Another issue is the sheer psychological value in free. Social experiments prove year after year that people don’t perceive ANY value in free. Remember Candid Camera? It was that show that was on decades ago. They did an experiment once in which the host tried to give away $100 bill for free to passers-by, and no one would take it. Why?; because they didn’t see any value in gaining something for free.
We’re trained in society to think that “nothing in life is free.” This is the same mindset freemium members have. You’ll never get money out of them, so why even keep them around?
I know business owners have reported higher sign up rates to their membership sites by charging paid premiums as opposed to allowing free memberships. They attest the increase in sign-ups to people seeing more value and exclusivity in a paid site.

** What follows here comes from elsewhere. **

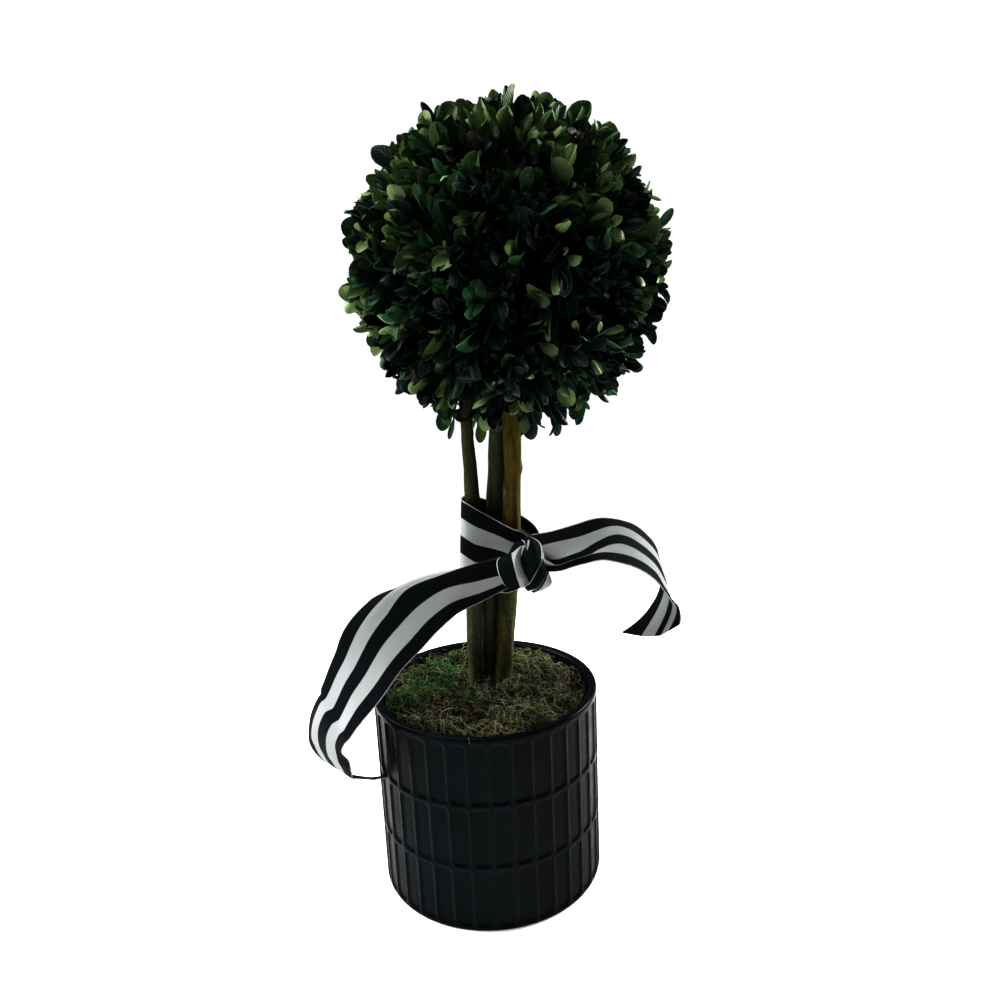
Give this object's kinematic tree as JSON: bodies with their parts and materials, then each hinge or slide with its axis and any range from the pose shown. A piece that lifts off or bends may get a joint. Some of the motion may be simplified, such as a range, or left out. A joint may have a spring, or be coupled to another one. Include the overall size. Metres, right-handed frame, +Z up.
{
  "type": "preserved box topiary ball in a fluted pot",
  "caption": "Clipped ball of preserved box leaves on slender stems in a round fluted black ceramic pot, with moss and a tied striped ribbon; a decorative potted plant.",
  "frame": {"origin": "centre of the pot's flat underside", "axes": "+Z up along the pot's axis; the ribbon's knot faces -Y and its longer tail falls towards -X"},
  "size_m": [0.2016, 0.1616, 0.4136],
  "materials": {
    "glazed_pot": "black glaze, satin gloss",
    "planting_fill": "hidden fill under the moss",
    "moss": "dried curly moss, olive and brown",
    "bark_dark": "smooth grey-olive bark, mottled",
    "bark_olive": "smooth yellow-olive bark",
    "foliage": "dense box leaves, dark green with olive and brown ones",
    "ribbon": "woven black and white stripes"
  },
  "bodies": {
    "root": {"pot": "glazed_pot", "pot_fill": "planting_fill", "moss": "moss", "stem_left": "bark_dark", "stem_middle": "bark_dark", "stem_right": "bark_olive", "foliage_ball": "foliage", "ribbon_wrap": "ribbon", "ribbon_knot": "ribbon", "ribbon_tail_left_upper": "ribbon", "ribbon_tail_left_lower": "ribbon", "ribbon_tail_left_end": "ribbon", "ribbon_tail_right_upper": "ribbon", "ribbon_tail_right_lower": "ribbon"}
  },
  "joints": []
}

If you’ve ever been a member of a paid site like a forum, you’d know that there’s tremendously less spammers, hackers, and other degenerates. The overall experience is substantially better!
The mindset of big business and even small and medium businesses is to advertise to any warm body no matter who they are and no matter what the platform of the ad is. Just as we saw 10 years ago with the downfall of banner and CPM advertising, I believe online advertising as a whole in it’s general form will greatly suffer and decline unless businesses wise up and start delivering ads in ways in which it’s 100% relevant to the end-user.
Mint.com is an excellent example of this, and they are very successful as a result with zero dollars spent in advertising (as they claim).
My general consensus on this debate is that when developing a membership-oriented website, you have to determine what your purpose is. Do you care more about having a larger membership base with less quality members and instability of revenue or would you prefer to have a smaller site with a strong community of individuals and more diversified revenue?
For me, the choice is obvious. What about you?